Kontrola kursu walutowego to kolejna strategia alternatywna polityki pieniężnej. I bodaj najbardziej rozpowszechniona. To, co stosował NBP, jest łagodną, najbardziej elastyczną odmianą strategii. Lecz są banki centralne, gdzie kontrola kursu przybiera znacznie bardziej radykalne formy. Przykład to tzw. izba walutowa (currency board). Kraj ma własną walutę, ale zobowiązuje się do pełnego pokrycia emisji własnego pieniądza wybraną walutą rezerwową. W praktyce sprowadza się to do ustalenia sztywnego kursu wymiany, ale sprawa jest dodatkowo bardziej skomplikowana. Bo chcąc np. zwiększyć własną bazę monetarną, kraj z izbą walutową musi dokupywać walutę rezerwową, by utrzymać kurs. Dlatego ta strategia sprawdza się w walce z hiperinflacją. Ale ma to też swoje ciemne strony, np. bankowi centralnemu jest niezwykle trudno zasilać płynność własnego sektora banków komercyjnych. Izbę walutową stosowały do niedawna państwa nadbałtyckie, obecnie członkowie strefy euro, lecz również kraje takie jak Argentyna.

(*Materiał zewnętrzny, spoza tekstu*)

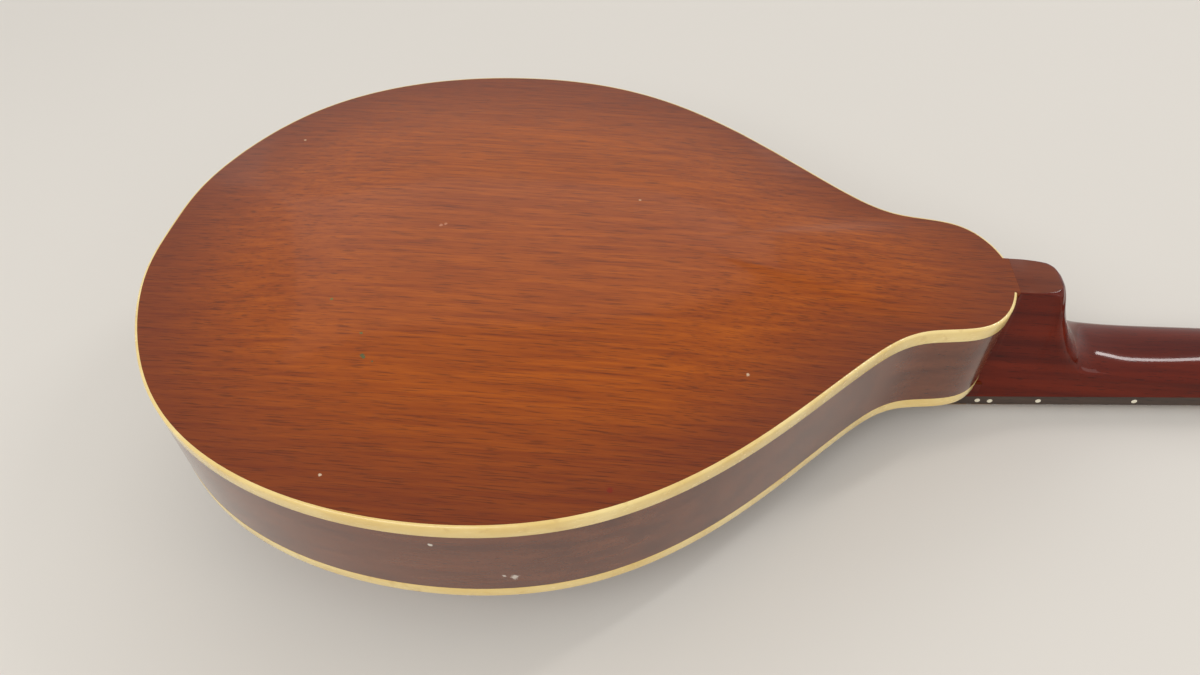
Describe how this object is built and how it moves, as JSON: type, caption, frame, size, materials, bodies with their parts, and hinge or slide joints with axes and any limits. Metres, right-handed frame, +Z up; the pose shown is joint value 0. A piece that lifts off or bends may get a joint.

Najbardziej ekstremalna formuła strategii kontroli kursu to rezygnacja z własnej waluty na mocy unii walutowej z innym krajem bądź jednostronne przyjęcie waluty innego kraju. Przykładów mamy kilka, nawet w Europie: na jednostronną euroizację zdecydowały się np. Czarnogóra i Kosowo, które nie są nawet w Unii Europejskiej. W Polsce również postulowano jednostronne przyjęcie euro. Do takiego kroku w 2001 r. przekonywali Jacek Rostowski (późniejszy wicepremier i minister finansów) oraz Andrzej Bratkowski (kilka lat później został członkiem Rady Polityki Pieniężnej).
Cała pokryzysowa dyskusja o alternatywnych sposobach dbania o wartość pieniądza zatoczyła koło. Po pierwsze, banki centralne często mieszają różne strategie. Po drugie – ekonomiści uznali, że na palecie dostępnych sposobów strategia bezpośredniego celu inflacyjnego jest najlepsza. Bo najłatwiej ją ludziom zrozumieć, a przez to wpływać na ich oczekiwania. Z małą modyfikacją: państwo przy dużym zaangażowaniu banku centralnego musi dodatkowo prowadzić tzw. politykę makroostrożnościową, np. pilnować ilości kredytów, by nie dopuścić do występowania jakichś baniek spekulacyjnych. Samo pilnowanie inflacji nie wystarczy.